# Brighter LED for N LifeLike SW9/1200?



## Never Get Old (Apr 16, 2016)

Hi everyone, I have a few N scale LifeLike SW9/1200's that I have custom painted, and although the headlight LED's do work, when running at slow (in other words normal) speeds, the LED's are pretty dim. In fact, they are barely visible. I'd like to replace them with something brighter. My layout is DC not DCC. Newer Atlas locomotives have very bright LEDs even at slow speeds.

A picture is attached. I was hoping that an LED board from an Atlas RS-3 (on the right) would be a drop in replacement, but it's too long.

The resistor on the SW9/1200 appears to be green-red-violet-gold, which I think would be 520 megaOhm 5%.

What can I do to get a brighter headlight? Replace the LED? Replace the resistor? Replace both? With what?

I have some very old (like 15 years old) yellow LED's and a whole bunch of various values of resistors if any of that might work. There is nothing on the board except the LED and the resistor.

I have a couple of DC light boards from Atlas SD35's. Might I steal an LED from one of those and use it?

Thanks,

-Never Get Old


----------



## Lemonhawk (Sep 24, 2013)

520 Ohms might work, but 520 megaohms will never work. You probably need some kind of circuitry to get it to light at low voltage and not burn out at higher voltage. You might try using a CL2 LED driver as it outputs 20 ma to the LED independent of the input voltage. You can get an SMD version of the CL2 if you need something really small, its a 2 terminal device you put in series with the LED.


----------



## Never Get Old (Apr 16, 2016)

I have no idea why LifeLike put that high value resistor in there. I swear those are the right color bands. I have checked three times under different lighting.

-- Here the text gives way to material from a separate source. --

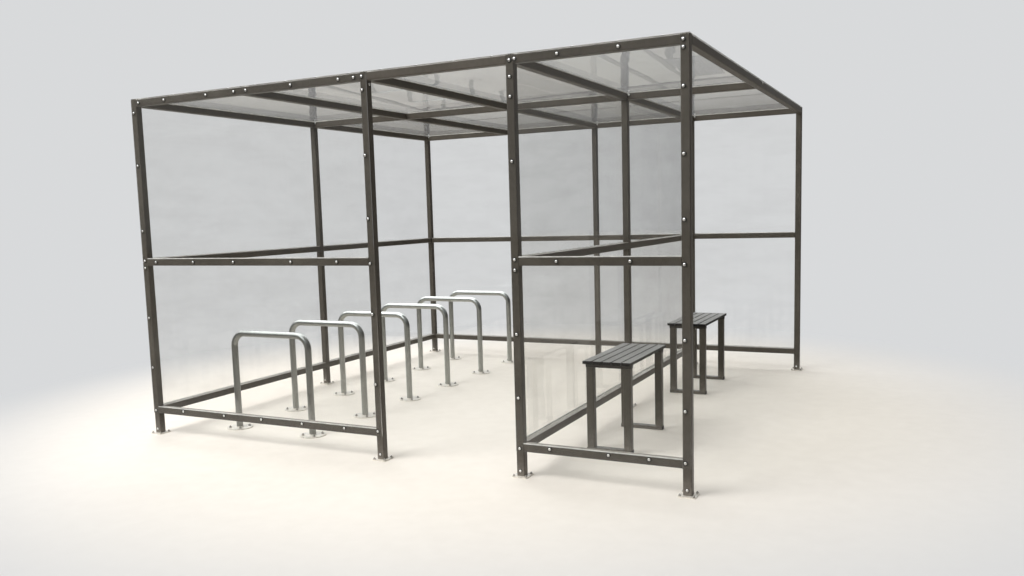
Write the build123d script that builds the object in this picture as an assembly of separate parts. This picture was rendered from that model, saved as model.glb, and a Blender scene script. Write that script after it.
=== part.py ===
from build123d import *
import os

# Open-frame cycle shelter with a seating bay, in millimetres.
# The origin is on the ground at the middle of the plan: +X runs to the right along the front,
# +Y runs from the front to the rear, and +Z is up. The shelter stands on a grid of equal bays,
# four across and two deep. Posts stand on grid crossings, and rails run between their faces.

# Grid and heights
bay_width = 1000.0
bay_depth = 2000.0
bays_across = 4
bays_deep = 2
entrance_column = 2
partition_column = 3
middle_row = 1
frame_height = 2445.0
bottom_rail_z = 180.0
mid_rail_z = 1280.0

# Square box section of the posts, rails and rafters
section = 50.0
section_wall = 3.0
section_corner = 6.0

# Galvanised feet of the posts
foot_plate_side = 100.0
foot_plate_thickness = 6.0
foot_plate_corner = 6.0
foot_hole_spacing = 78.0
foot_hole_diameter = 10.0
foot_spigot_height = 70.0
foot_spigot_clearance = 0.5

# Clear sheets
wall_sheet_thickness = 4.0
roof_sheet_thickness = 5.0
sheet_edge_inset = 3.0
sheet_joint_gap = 4.0
sheet_notch_clearance = 2.0

# Bike hoops, parallel to the front, one behind the other
hoop_count = 6
hoop_first_y = -1660.0
hoop_pitch = 652.0
hoop_centre_x = -1190.0
hoop_leg_spacing = 695.0
hoop_height = 750.0
hoop_tube_diameter = 48.0
hoop_tube_wall = 3.0
hoop_bend_radius = 100.0
hoop_flange_diameter = 190.0
hoop_flange_thickness = 6.0
hoop_flange_hole_circle = 140.0
hoop_flange_hole_diameter = 12.0
hoop_flange_hole_count = 4

# Slatted benches beside the partition
bench_centre_x = 1312.0
bench_centre_offset_y = 980.0
bench_length = 800.0
bench_seat_height = 600.0
bench_slat_count = 5
bench_slat_width = 58.0
bench_slat_gap = 7.5
bench_slat_thickness = 20.0
bench_slat_corner = 2.0
bench_leg_side = 50.0
bench_bar_height = 25.0
bench_bar_wall = 2.5
bench_frame_width = 300.0
bench_end_overhang = 33.0

# Worked-out positions
half_section = section / 2
frame_half_width = bays_across * bay_width / 2 + half_section
frame_half_depth = bays_deep * bay_depth / 2 + half_section
top_rail_z = frame_height - half_section

# Columns with posts, rows, and the spans between neighbours
post_columns = [0, entrance_column, partition_column, bays_across]
rows = list(range(bays_deep + 1))
post_spans = list(zip(post_columns, post_columns[1:]))
row_spans = list(zip(rows, rows[1:]))

# Posts: name, grid column and grid row
posts = {
    "post_front_left": (0, 0),
    "post_front_middle": (entrance_column, 0),
    "post_partition_front": (partition_column, 0),
    "post_front_right": (bays_across, 0),
    "post_left_middle": (0, middle_row),
    "post_partition_middle": (partition_column, middle_row),
    "post_rear_left": (0, bays_deep),
    "post_rear_middle": (entrance_column, bays_deep),
    "post_partition_rear": (partition_column, bays_deep),
    "post_rear_right": (bays_across, bays_deep),
}


def grid_x(column):
    """Centre line of a grid column, counted from 0 at the left side."""
    return (column - bays_across / 2) * bay_width


def grid_y(row):
    """Centre line of a grid row, counted from 0 at the front."""
    return (row - bays_deep / 2) * bay_depth


def hollow_profile(width, height, wall, corner):
    """Flat outline of a rolled box section, rounded outside and inside."""
    outer = RectangleRounded(width, height, corner)
    inner = RectangleRounded(width - 2 * wall, height - 2 * wall, corner / 2)
    return outer - inner


def square_tube(start, end, side=section, wall=section_wall, corner=section_corner):
    """Square tube whose centre line runs from start to end along one axis."""
    line = Vector(*end) - Vector(*start)
    plane = Plane(origin=start, z_dir=line.normalized())
    return extrude(plane * hollow_profile(side, side, wall, corner), amount=line.length)


def post(column, row):
    """Upright tube that stands on its foot plate and reaches the top of the frame."""
    x, y = grid_x(column), grid_y(row)
    return square_tube((x, y, foot_plate_thickness), (x, y, frame_height))


def rail_across(first, last, row, z):
    """Rail along X between the faces of the members on two grid columns."""
    y = grid_y(row)
    return square_tube((grid_x(first) + half_section, y, z), (grid_x(last) - half_section, y, z))


def rail_deep(first, last, column, z):
    """Rail along Y between the faces of the members on two grid rows."""
    x = grid_x(column)
    return square_tube((x, grid_y(first) + half_section, z), (x, grid_y(last) - half_section, z))


def foot_plate(column, row):
    """Square plate with rounded corners and one anchor hole near each corner."""
    outline = RectangleRounded(foot_plate_side, foot_plate_side, foot_plate_corner)
    holes = GridLocations(foot_hole_spacing, foot_hole_spacing, 2, 2) * Circle(foot_hole_diameter / 2)
    plate = extrude(outline - holes, amount=foot_plate_thickness)
    return Pos(grid_x(column), grid_y(row), 0) * plate


def foot_spigot(column, row):
    """Short tube on the foot plate that fits inside the post."""
    side = section - 2 * section_wall - 2 * foot_spigot_clearance
    x, y = grid_x(column), grid_y(row)
    top = foot_plate_thickness + foot_spigot_height
    return square_tube((x, y, foot_plate_thickness), (x, y, top), side=side)


def box_between(low, high):
    """Box from its lowest to its highest corner."""
    size = [b - a for a, b in zip(low, high)]
    return Pos(*low) * Box(*size, align=(Align.MIN, Align.MIN, Align.MIN))


def sheet_bands():
    """Lower and upper height ranges of the sheets, which meet on the mid rail."""
    lower = (bottom_rail_z - half_section + sheet_edge_inset, mid_rail_z - sheet_joint_gap / 2)
    upper = (mid_rail_z + sheet_joint_gap / 2, frame_height - sheet_edge_inset)
    return [lower, upper]


def sheet_spans(lines, grid, first_inset, last_inset):
    """Ranges between neighbouring grid lines, with a joint gap on each inner line."""
    spans = []
    for first, last in zip(lines, lines[1:]):
        low = grid(first) + sheet_joint_gap / 2
        high = grid(last) - sheet_joint_gap / 2
        if first == lines[0]:
            low = grid(first) - half_section + first_inset
        if last == lines[-1]:
            high = grid(last) + half_section - last_inset
        spans.append((low, high))
    return spans


def sheets_across(columns, face_y, outward):
    """Sheets along X on the outer face of a front or rear wall."""
    y = sorted((face_y, face_y + outward * wall_sheet_thickness))
    spans = sheet_spans(columns, grid_x, sheet_edge_inset, sheet_edge_inset)
    return [
        box_between((x_low, y[0], z_low), (x_high, y[1], z_high))
        for x_low, x_high in spans
        for z_low, z_high in sheet_bands()
    ]


def sheets_deep(rows, face_x, outward, end_inset):
    """Sheets along Y on the outer face of a side wall or the partition."""
    x = sorted((face_x, face_x + outward * wall_sheet_thickness))
    spans = sheet_spans(rows, grid_y, end_inset, end_inset)
    return [
        box_between((x[0], y_low, z_low), (x[1], y_high, z_high))
        for y_low, y_high in spans
        for z_low, z_high in sheet_bands()
    ]


def partition_sheets():
    """Partition sheets between the end posts, notched where the purlin passes."""
    face_x = grid_x(partition_column) - half_section
    purlin_y = grid_y(middle_row)
    notch_half = half_section + sheet_notch_clearance
    notch = box_between(
        (face_x - 2 * wall_sheet_thickness, purlin_y - notch_half, top_rail_z - notch_half),
        (face_x + wall_sheet_thickness, purlin_y + notch_half, frame_height + section),
    )
    sheets = sheets_deep(rows, face_x, -1, section + sheet_notch_clearance)
    return [sheet - notch for sheet in sheets]


def roof_sheets():
    """Roof sheets on top of the frame, which meet on the rafters and the purlin."""
    x_spans = sheet_spans(list(range(bays_across + 1)), grid_x, 0, 0)
    y_spans = sheet_spans(rows, grid_y, 0, 0)
    return [
        box_between((x_low, y_low, frame_height), (x_high, y_high, frame_height + roof_sheet_thickness))
        for x_low, x_high in x_spans
        for y_low, y_high in y_spans
    ]


def hoop_path():
    """Centre line of a hoop: up one leg, across the top and down the other leg."""
    half_span = hoop_leg_spacing / 2
    top = hoop_height - hoop_tube_diameter / 2
    foot = hoop_flange_thickness
    points = [(-half_span, 0, foot), (-half_span, 0, top), (half_span, 0, top), (half_span, 0, foot)]
    return FilletPolyline(*points, radius=hoop_bend_radius)


def hoop_flange():
    """Round flange with a ring of anchor holes."""
    holes = PolarLocations(hoop_flange_hole_circle / 2, hoop_flange_hole_count, start_angle=45)
    outline = Circle(hoop_flange_diameter / 2) - holes * Circle(hoop_flange_hole_diameter / 2)
    return extrude(outline, amount=hoop_flange_thickness)


def bike_hoop(index):
    """Bent tube welded to a round flange at each foot."""
    path = hoop_path()
    outer = Circle(hoop_tube_diameter / 2)
    inner = Circle(hoop_tube_diameter / 2 - hoop_tube_wall)
    tube = sweep(Plane(origin=path @ 0, z_dir=path % 0) * (outer - inner), path=path)
    flanges = [Pos(side * hoop_leg_spacing / 2, 0, 0) * hoop_flange() for side in (-1, 1)]
    y = hoop_first_y + index * hoop_pitch
    return Pos(hoop_centre_x, y, 0) * (tube + flanges)


def bench_frame_offsets():
    """Distances from the bench's middle to its two end frames."""
    offset = bench_length / 2 - bench_end_overhang - bench_leg_side / 2
    return (-offset, offset)


def bench_legs(centre_y):
    """Four square tubes between the bottom and top bars of a bench."""
    low = bench_bar_height
    high = bench_seat_height - bench_slat_thickness - bench_bar_height
    reach = bench_frame_width / 2 - bench_leg_side / 2
    return [
        square_tube((x, y, low), (x, y, high), side=bench_leg_side)
        for x in (bench_centre_x - reach, bench_centre_x + reach)
        for y in (centre_y + offset for offset in bench_frame_offsets())
    ]


def bench_bars(centre_y):
    """Flat box bars under the legs, on the ground, and over them, under the slats."""
    profile = hollow_profile(bench_leg_side, bench_bar_height, bench_bar_wall, bench_bar_wall)
    start_x = bench_centre_x - bench_frame_width / 2
    top_z = bench_seat_height - bench_slat_thickness - bench_bar_height / 2
    starts = [
        Plane(origin=(start_x, centre_y + offset, z), x_dir=(0, 1, 0), z_dir=(1, 0, 0))
        for offset in bench_frame_offsets()
        for z in (bench_bar_height / 2, top_z)
    ]
    return [extrude(start * profile, amount=bench_frame_width) for start in starts]


def bench_slats(centre_y):
    """Rounded slats that run along the bench, side by side."""
    profile = RectangleRounded(bench_slat_width, bench_slat_thickness, bench_slat_corner)
    pitch = bench_slat_width + bench_slat_gap
    first_x = bench_centre_x - pitch * (bench_slat_count - 1) / 2
    z = bench_seat_height - bench_slat_thickness / 2
    start_y = centre_y - bench_length / 2
    starts = [
        Plane(origin=(first_x + i * pitch, start_y, z), x_dir=(1, 0, 0), z_dir=(0, 1, 0))
        for i in range(bench_slat_count)
    ]
    return [extrude(start * profile, amount=bench_length) for start in starts]


def rails():
    """Rails, rafters and the purlin, by node name."""
    bike_wall, seat_wall = post_spans[0], post_spans[-1]
    rafter_columns = range(1, partition_column)
    nodes = {
        "top_rail_front": [rail_across(*span, 0, top_rail_z) for span in post_spans],
        "top_rail_rear": [rail_across(*span, bays_deep, top_rail_z) for span in post_spans],
        "top_rail_left": [rail_deep(*span, 0, top_rail_z) for span in row_spans],
        "top_rail_right": [rail_deep(0, bays_deep, bays_across, top_rail_z)],
        "roof_rafters": [rail_deep(0, bays_deep, column, top_rail_z) for column in rafter_columns],
        "rafter_partition": [rail_deep(*span, partition_column, top_rail_z) for span in row_spans],
        "roof_purlin": [rail_across(a, a + 1, middle_row, top_rail_z) for a in range(bays_across)],
    }
    for level, z in (("mid", mid_rail_z), ("bottom", bottom_rail_z)):
        nodes[level + "_rail_front"] = [rail_across(*span, 0, z) for span in (bike_wall, seat_wall)]
        nodes[level + "_rail_rear"] = [rail_across(*span, bays_deep, z) for span in post_spans]
        nodes[level + "_rail_left"] = [rail_deep(*span, 0, z) for span in row_spans]
        nodes[level + "_rail_partition"] = [rail_deep(*span, partition_column, z) for span in row_spans]
    return nodes


def sheets():
    """Clear wall and roof sheets, by node name."""
    return {
        "sheets_front_left": sheets_across(post_columns[:2], -frame_half_depth, -1),
        "sheets_front_right": sheets_across(post_columns[-2:], -frame_half_depth, -1),
        "sheets_rear": sheets_across(post_columns, frame_half_depth, 1),
        "sheets_left": sheets_deep(rows, -frame_half_width, -1, sheet_edge_inset),
        "sheets_partition": partition_sheets(),
        "sheets_roof": roof_sheets(),
    }


def benches():
    """Legs, bars and slats of the front and rear benches, by node name."""
    nodes = {}
    for name, side in (("front_bench", -1), ("rear_bench", 1)):
        centre_y = side * bench_centre_offset_y
        nodes[name + "_legs"] = bench_legs(centre_y)
        nodes[name + "_bars"] = bench_bars(centre_y)
        nodes[name + "_slats"] = bench_slats(centre_y)
    return nodes


def build_nodes():
    """Every node of the shelter: its name and its solids."""
    nodes = {name: [post(*place)] for name, place in posts.items()}
    nodes["foot_plates"] = [foot_plate(*place) for place in posts.values()]
    nodes["foot_spigots"] = [foot_spigot(*place) for place in posts.values()]
    nodes.update(rails())
    nodes.update(sheets())
    nodes.update(benches())
    for index in range(hoop_count):
        nodes[f"bike_hoop_{index + 1}"] = [bike_hoop(index)]
    return nodes


os.makedirs("parts", exist_ok=True)
for name, pieces in build_nodes().items():
    shape = pieces[0] if len(pieces) == 1 else Compound(children=pieces)
    export_step(shape, f"parts/{name}.step")
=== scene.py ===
# %% [markdown]
# # A bike shelter with a seating bay
#
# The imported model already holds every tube, sheet, slat and hoop of the shelter, at its real
# size and in its real place. This lesson dresses it: it gives each node a finish worked out from
# shader nodes, and adds the small pieces that a fitter would bring along, such as bolts, nuts,
# weld beads, sealant and end caps. Lengths are in metres, +Z is up, and the front faces -Y.

# %% Load the fixed frame
import math

import bpy
import numpy as np
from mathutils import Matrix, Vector


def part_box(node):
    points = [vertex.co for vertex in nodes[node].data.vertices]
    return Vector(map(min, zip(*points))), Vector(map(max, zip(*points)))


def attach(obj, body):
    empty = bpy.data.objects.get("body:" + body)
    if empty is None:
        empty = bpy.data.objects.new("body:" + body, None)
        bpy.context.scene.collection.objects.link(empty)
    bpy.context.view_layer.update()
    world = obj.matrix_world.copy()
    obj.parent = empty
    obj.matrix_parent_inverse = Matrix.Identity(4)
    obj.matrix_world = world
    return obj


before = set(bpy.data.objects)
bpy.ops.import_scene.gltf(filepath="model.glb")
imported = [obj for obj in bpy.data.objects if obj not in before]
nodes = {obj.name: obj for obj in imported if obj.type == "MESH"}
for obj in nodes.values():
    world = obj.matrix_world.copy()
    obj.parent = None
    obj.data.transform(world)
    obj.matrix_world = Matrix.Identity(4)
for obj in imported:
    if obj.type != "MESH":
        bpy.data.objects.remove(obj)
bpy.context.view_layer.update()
print("nodes:", len(nodes))

# %% [markdown]
# The shelter stands on a grid: columns 1 m apart across the front and rows 2 m apart in depth.
# The new pieces are placed from the same few sizes that the tubes and sheets have, so they are
# written once here, and the boxes of some nodes are printed to confirm them.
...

I have a junk SW9/1200 here that I use as a parts/test unit, so I pulled a 1k resistor out of my box and soldered it in a few minutes ago. Zero difference. Interesting. I am guessing that the stock LED simply isn't capable of putting out any more light than it is right now.

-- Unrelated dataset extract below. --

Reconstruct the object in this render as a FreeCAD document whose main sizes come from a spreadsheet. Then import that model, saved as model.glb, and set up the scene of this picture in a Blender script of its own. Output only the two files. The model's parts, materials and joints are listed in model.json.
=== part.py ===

These N scale LifeLike SW9/1200's are great as long as you don't bust the flimsy little contacts off of the sill and have to reattach them. Well, that and the dim LED. Now that I am a little more confident with my custom painting skills, I'll start using Kato NW2's, which will solve this issue, and others, entirely. The Katos are pricey though. These are cheap for practice at $35 or so. I don't care much if I bust one.

Still, I'd like to know for future projects what is required to upgrade LEDs in older units like these. You never know when you are going to come across and old loco that has sentimental value or something but is screaming for upgrades. I had an older Atlas that had dim LEDs, and fortunately, it was a split frame design and Atlas had available a DC light board with brighter LEDs that worked perfectly. That was lucky. No soldering required.

-Never Get Old


----------



## Mark R. (Jan 26, 2013)

This actually works quite well for using LEDs on DC ....

http://www.pollensoftware.com/railroad/index.html

To get the full benefit of that circuit, be sure you are using a good bright white LED. A lot of white LEDs are in an orange casing which greatly diminishes the light output. You can use two AA batteries in series to test white LEDs. The ones I use are too bright to look at directly for more than an instant.

Mark.


----------